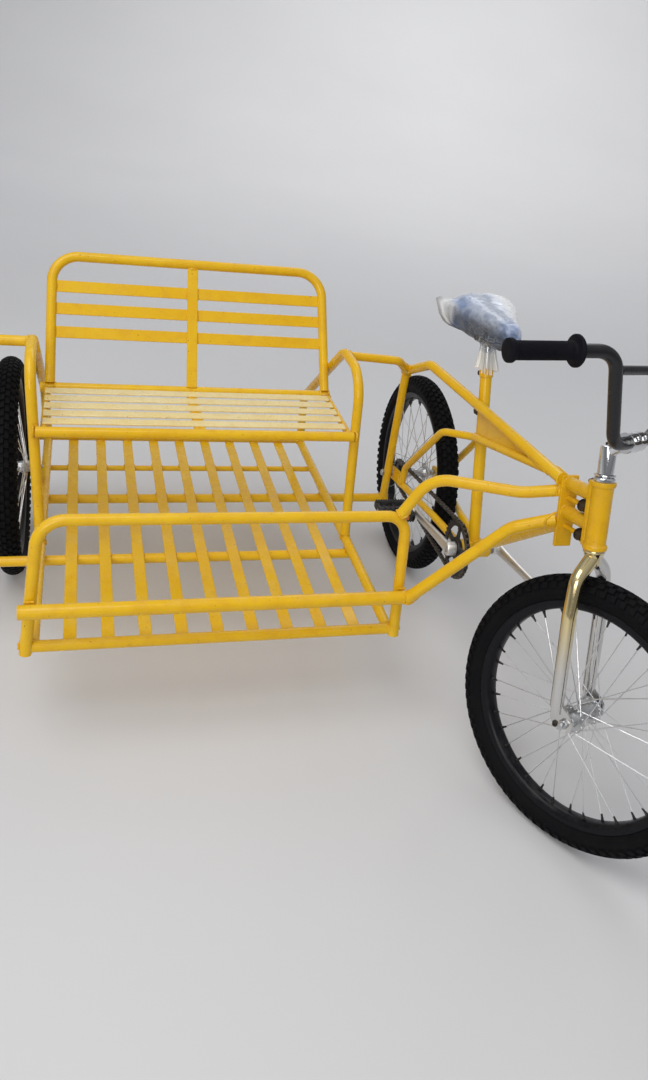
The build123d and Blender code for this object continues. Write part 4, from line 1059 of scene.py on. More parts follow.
# front guard
geo = G()
r, pts = route("guard_hoop")
pipe(geo, pts, r, hollow=(1, 1), seg=32)
for x in (-934, -231):
    for s in (-1, 1):
        seam_bead(geo, [(x + s * 10.5, -596, 203), (x + s * 9.5, -590, 212), (x + s * 6, -584, 213)], r=2.4, seed=x + s)
frame_piece("guard_hoop_welded", geo, ["guard_hoop"])
geo = G()
pipe(geo, route("guard_lower_rail")[1], 13.5, hollow=(1, 1), seg=36, wall=1.9)
for x in (-924.5, -231):
    for s in (-1, 1):
        seam_bead(geo, [(x - 9, -592 + 3.0 * s * 0.4, 290 + s * 12.0), (x + 9, -592 + 3.0 * s * 0.4, 290 + s * 12.0)], r=2.3, seed=x + s)
frame_piece("guard_lower_rail_welded", geo, ["guard_lower_rail"])

# armrests
geo = G()
for nm, x0 in (("arm_r", -244), ("arm_l", -921)):
    r, pts = route(nm)
    pipe(geo, pts, r, seg=32)
    d0 = (pts[0] - pts[1]).normalized()
    bead(geo, pts[0] - d0 * 30, d0, r, (XR if nm == "arm_r" else XL, 0, FZ), (0, 1, 0), TR, seed=x0)
    d1 = (pts[-1] - pts[-2]).normalized()
    bead(geo, pts[-1] - d1 * 30, d1, r, (XR if nm == "arm_r" else XL, 0, FZ), (0, 1, 0), TR, seed=x0 + 1)
frame_piece("armrests_welded", geo, ["armrests"])

# seat frame
geo = G()
for y, nm in ((SF, "seat_front"), (SR, "seat_rear")):
    pipe(geo, [(-924, y, SZ), (-256, y, SZ)], TR, seg=32)
    if y == SF:
        for xa, d in ((-910, -1), (-262, 1)):
            xx = -928.7 if d < 0 else -250
            bead(geo, (xa, y, SZ), (d, 0, 0), TR, (xx, -210.2, SZ), (0, 0.096, 1), TR, seed=xa)
for x in (-262.5, -908.5):
    pipe(geo, [(x, SF, SZ - 2), (x, SR, SZ - 2)], 8, seg=24)
    bead(geo, (x, SF + 40, SZ - 2), (0, -1, 0), 8, (0, SF, SZ), (1, 0, 0), TR, seed=x, r=2.0)
    bead(geo, (x, SR - 40, SZ - 2), (0, 1, 0), 8, (0, SR, SZ), (1, 0, 0), TR, seed=x + 1, r=2.0)
flat(geo, (-594, SF + 9, SZ + 4.1), (-594, SR - 9, SZ + 4.1), (1, 0, 0), 24, 4.0)
for y, s in ((SF + 10, 1), (SR - 10, -1)):
    dab(geo, (-594, y, SZ + 6), (1, 0, 0), (0, s * 0.5, 1), 9, 2.6, 2.0)
frame_piece("seat_frame_welded", geo, ["seat_frame"])

geo = G()
for k in range(5):
    y = SF + 35 + k * 40.5
    z = SZ + 8.3
    flat(geo, (-912, y, z), (-268, y, z), (0, 1, 0), 26.0, 4.0, 0, 0.9)
    for x in (-910.5, -269.5):
        dab(geo, (x, y, z - 1.0), (0, 1, 0), (-0.7 if x < -500 else 0.7, 0, 0.5), 8, 2.4, 2.0)
    for s in (-1, 1):
        dab(geo, (-594, y + s * 13.0, z - 2.2), (1, 0, 0), (0, s, 0.2), 8, 2.2, 1.8)
# The seat slats take the paler enamel copy: painted reflection on their flat tops.
frame_piece("seat_slats_welded", geo, ["seat_slats"], mats=[SHEEN_ENAMEL, WELD, INSIDE, BOLT])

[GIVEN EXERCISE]
Write the material out again word for word.

[RESPONSE]
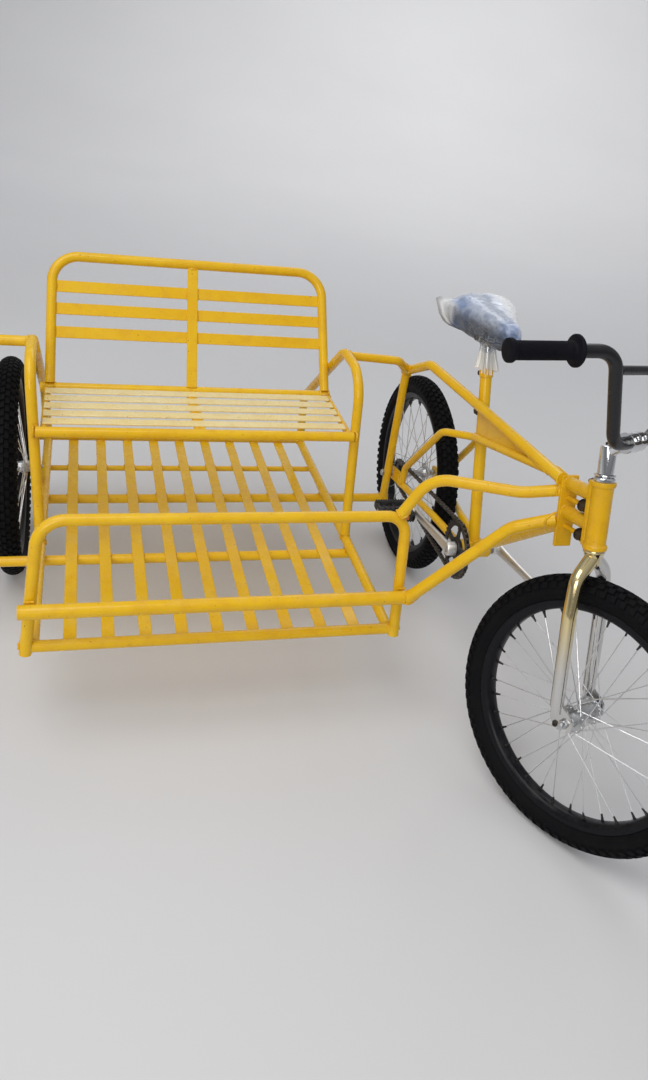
The build123d and Blender code for this object continues. Write part 4, from line 1059 of scene.py on. More parts follow.
# front guard
geo = G()
r, pts = route("guard_hoop")
pipe(geo, pts, r, hollow=(1, 1), seg=32)
for x in (-934, -231):
    for s in (-1, 1):
        seam_bead(geo, [(x + s * 10.5, -596, 203), (x + s * 9.5, -590, 212), (x + s * 6, -584, 213)], r=2.4, seed=x + s)
frame_piece("guard_hoop_welded", geo, ["guard_hoop"])
geo = G()
pipe(geo, route("guard_lower_rail")[1], 13.5, hollow=(1, 1), seg=36, wall=1.9)
for x in (-924.5, -231):
    for s in (-1, 1):
        seam_bead(geo, [(x - 9, -592 + 3.0 * s * 0.4, 290 + s * 12.0), (x + 9, -592 + 3.0 * s * 0.4, 290 + s * 12.0)], r=2.3, seed=x + s)
frame_piece("guard_lower_rail_welded", geo, ["guard_lower_rail"])

# armrests
geo = G()
for nm, x0 in (("arm_r", -244), ("arm_l", -921)):
    r, pts = route(nm)
    pipe(geo, pts, r, seg=32)
    d0 = (pts[0] - pts[1]).normalized()
    bead(geo, pts[0] - d0 * 30, d0, r, (XR if nm == "arm_r" else XL, 0, FZ), (0, 1, 0), TR, seed=x0)
    d1 = (pts[-1] - pts[-2]).normalized()
    bead(geo, pts[-1] - d1 * 30, d1, r, (XR if nm == "arm_r" else XL, 0, FZ), (0, 1, 0), TR, seed=x0 + 1)
frame_piece("armrests_welded", geo, ["armrests"])

# seat frame
geo = G()
for y, nm in ((SF, "seat_front"), (SR, "seat_rear")):
    pipe(geo, [(-924, y, SZ), (-256, y, SZ)], TR, seg=32)
    if y == SF:
        for xa, d in ((-910, -1), (-262, 1)):
            xx = -928.7 if d < 0 else -250
            bead(geo, (xa, y, SZ), (d, 0, 0), TR, (xx, -210.2, SZ), (0, 0.096, 1), TR, seed=xa)
for x in (-262.5, -908.5):
    pipe(geo, [(x, SF, SZ - 2), (x, SR, SZ - 2)], 8, seg=24)
    bead(geo, (x, SF + 40, SZ - 2), (0, -1, 0), 8, (0, SF, SZ), (1, 0, 0), TR, seed=x, r=2.0)
    bead(geo, (x, SR - 40, SZ - 2), (0, 1, 0), 8, (0, SR, SZ), (1, 0, 0), TR, seed=x + 1, r=2.0)
flat(geo, (-594, SF + 9, SZ + 4.1), (-594, SR - 9, SZ + 4.1), (1, 0, 0), 24, 4.0)
for y, s in ((SF + 10, 1), (SR - 10, -1)):
    dab(geo, (-594, y, SZ + 6), (1, 0, 0), (0, s * 0.5, 1), 9, 2.6, 2.0)
frame_piece("seat_frame_welded", geo, ["seat_frame"])

geo = G()
for k in range(5):
    y = SF + 35 + k * 40.5
    z = SZ + 8.3
    flat(geo, (-912, y, z), (-268, y, z), (0, 1, 0), 26.0, 4.0, 0, 0.9)
    for x in (-910.5, -269.5):
        dab(geo, (x, y, z - 1.0), (0, 1, 0), (-0.7 if x < -500 else 0.7, 0, 0.5), 8, 2.4, 2.0)
    for s in (-1, 1):
        dab(geo, (-594, y + s * 13.0, z - 2.2), (1, 0, 0), (0, s, 0.2), 8, 2.2, 1.8)
# The seat slats take the paler enamel copy: painted reflection on their flat tops.
frame_piece("seat_slats_welded", geo, ["seat_slats"], mats=[SHEEN_ENAMEL, WELD, INSIDE, BOLT])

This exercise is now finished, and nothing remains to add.